The performance metric for vesting under the Plan will be based on the Company achieving a specified EPS, as prescribed by the Board, over a three-year performance period. A specific single return on equity (ROE) for the three years of the performance period will be used as a guide in the establishment of the EPS goals. The performance goal for the first performance period will be based on a percentage ROE established by the Board for the period beginning May 1, 2003, and ending on April 30, 2006, with a projected target EPS for each year. Any future performance periods and award grants under the Plan shall be made at the Board’s discretion, with such ROE, performance periods and goals as the Board determines.

 

Annual expenses, accrued or paid, associated with vesting under the Plan and bonuses accrued or paid under other plans, will be included in the computation of each year’s EPS. Positive or negative financial adjustments outside the control of management (such as, but not limited to, proceeds from insurance claims, settlement or


judgment payments from claims arising prior to the performance period, gains or losses from the sale of capital assets, adoption of generally accepted accounting pronouncements, etc.) will be assessed by the Board of Directors, and the EPS under the Plan may be adjusted for these items.

 

Vesting and Payout

 

Vesting of an award shall accrue one-third annually over the duration of the performance period based upon attainment of each year’s EPS target. Attainment of an EPS target in one year has no effect on attainment of an EPS target in subsequent years and, once vested, PSARs cannot be forfeited. However, if there is a shortfall in EPS in a given year, one-third of the PSARs will either be immediately forfeited or subject to recoupment based on the full three-year performance results. A forfeiture of one-third of an award shall occur in any year in which actual EPS results are lower than targeted EPS by more than 15 percent. If in any single year during the performance period actual EPS results are lower than targeted EPS by 15 percent or less, then forfeiture of one-third of an award shall not occur but, rather, an EPS shortfall recoupment opportunity is triggered.

 

The shortfall recoupment opportunity allows participants a second opportunity to vest in the PSARs if the cumulative EPS target for the three-year period is met. For example, a full vesting of the award will occur where the targets are met annually during the performance period or where EPS results achieve the full award through the recoupment opportunity by meeting the cumulative target. In the latter case, the recoupment of PSARs will vest only at the end of the period.

 

Payout of awards shall be in the form of cash and occur at the end of the performance period, upon a participant’s death or disability, or earlier at the Board’s discretion. Such payments shall be made within 45 calendar days of the end of the performance period, a participant’s death or disability, or as soon thereafter as practical.

 

Change in Control

 

Upon the occurrence of a Change in Control, as such term is defined in the Company’s 2000 Key Employee Stock Option Plan, at least one full year after the beginning of the performance period, the full performance period shall be deemed completed and participants will vest in unvested PSARs based on EPS performance through the most recently completed fiscal quarter. The Board will determine whether EPS performance is on target through the end of the quarter, based on a straight linear projection commencing on the first day of the performance period and continuing through the end of such quarter.

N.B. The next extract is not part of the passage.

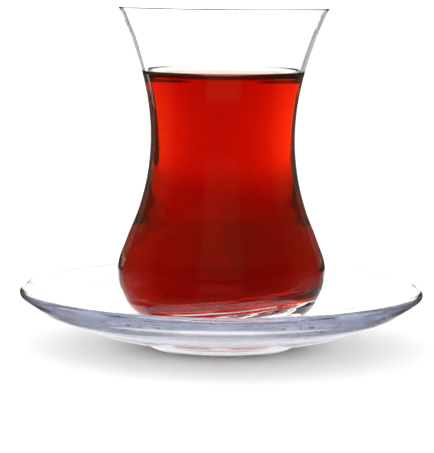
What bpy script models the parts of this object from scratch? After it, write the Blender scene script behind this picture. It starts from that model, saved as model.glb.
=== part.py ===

The date of the Change in Control shall be deemed to be the last day of the performance period for purposes of measuring the difference between the Company stock price at the end of the performance period and the stock price as of the PSAR award grant date. Vested PSARs will be paid out in a single cash lump-sum payment within 45 days of the Change in Control or as soon thereafter as practical.

 

Employment Terminations

 

Death or Disability

 

In the event of a participant’s death or disability, the participant shall be entitled to a pro rata PSAR benefit, determined as follows:

 

Number of PSARs granted at beginning of period x (number of days completed in the performance period prior to death or disability ÷ [1,095 days])

 

The last day of the most recently completed fiscal quarter preceding the date of death or disability shall be deemed to be the last day of the performance period for purposes of measuring the difference between the Company stock price at the end of the performance period and the stock price as of the PSAR award grant date. The right to payment will depend on whether EPS performance is on target on a straight linear basis from the first day of the performance period through the end of the most recently completed fiscal quarter.

 

Retirement and Other Terminations

 

Forfeiture of any awards not yet vested (no pro rata benefit).

 

Amendment of Plan

 

The Board may amend the Plan at any time. However, no amendment shall change or impair any participant’s previously granted PSAR without the consent of the participant.